Prenons l'exemple d'une date souvent citée : 1080,
La Chanson de Roland. Que représente exactement cette date ? En fait, celle de la composition probable de l'œuvre, les manuscrits existants étant plus tardifs. Le premier manuscrit que l'on connaisse de ce texte célèbre est le manuscrit d'Oxford qui date du 2
e quart du
XIIe siècle. Ce qui est attesté en 1080, c'est le sens du mot, le contexte étant établi grâce aux différents manuscrits. La forme graphique de 1080, quant à elle, ne nous est pas conservée : elle n'est pas attestée, mais restituée. Le verbe
blêmir, par exemple, est attesté depuis 1080 sous la forme
blesmir, au sens de « meurtrir ». Cette information doit être lue ainsi : 1080 « meurtrir » ; 2
e quart du
XIIe s. (date effective du manuscrit) écrit
blesmie, dans le contexte suivant : « La gent de France iert [était] blecee et blesmie. » Il en va de même pour nombre de textes du moyen âge légués par une tradition manuscrite qui n'est que rarement contemporaine de la composition de l'œuvre.
4. Datations provenant des premiers textes français.
Le premier texte en « français » date de 842 ; il s'agit des
Serments de Strasbourg. Aux
IXe,
Xe et
XIe s., nous ne possédons que quatre ou cinq témoignages écrits. Il est clair, dans ces conditions, qu'aucun mot ne peut être attesté avant 842, et fort peu avant la fin du
XIe s., puisque nous ne connaissons pas de textes antérieurs. Ceci ne signifie nullement que le mot n'existait pas avant cette date et qu'il n'est entré en « vulgaire roman » (futur français) qu'en 842 ou en 1080. Un mot s'inscrit dans un long continuum qui mène par exemple du latin classique au latin vulgaire, du latin vulgaire au roman, du roman à l'ancien français. La formule consacrée « entré (ou apparu) dans la langue en 1080 » est donc trompeuse.

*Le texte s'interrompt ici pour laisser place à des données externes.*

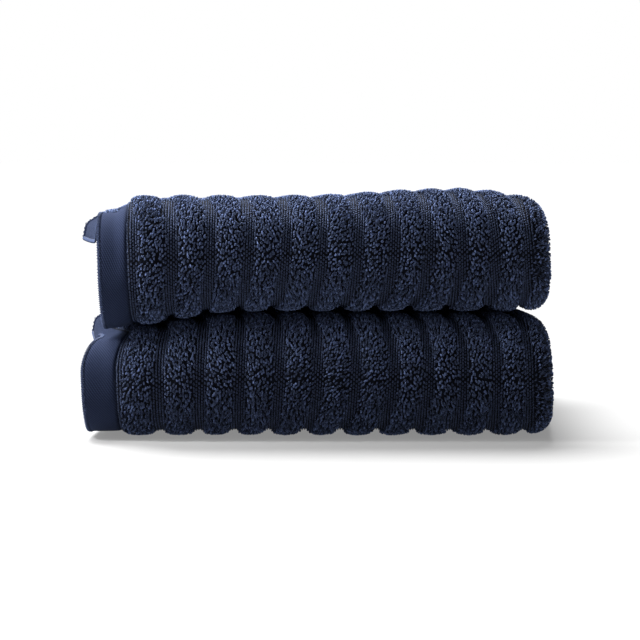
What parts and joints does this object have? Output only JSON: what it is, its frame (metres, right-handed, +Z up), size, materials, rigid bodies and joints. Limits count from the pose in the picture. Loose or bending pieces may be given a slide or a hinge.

Pour conclure, il convient d'insister sur le fait suivant : une simple date, sans attestation ni localisation ni référence, si elle est à première vue invérifiable ou incontrôlable, n'a pas été créée ex nihilo. Elle provient d'ouvrages ou de publications spécialisées, tels ceux que nous avons cités plus haut et auxquels le lecteur curieux pourra se reporter. Elle correspond à une source précise, une liste des sources les plus fréquentes étant disponible à la fin de cet ouvrage.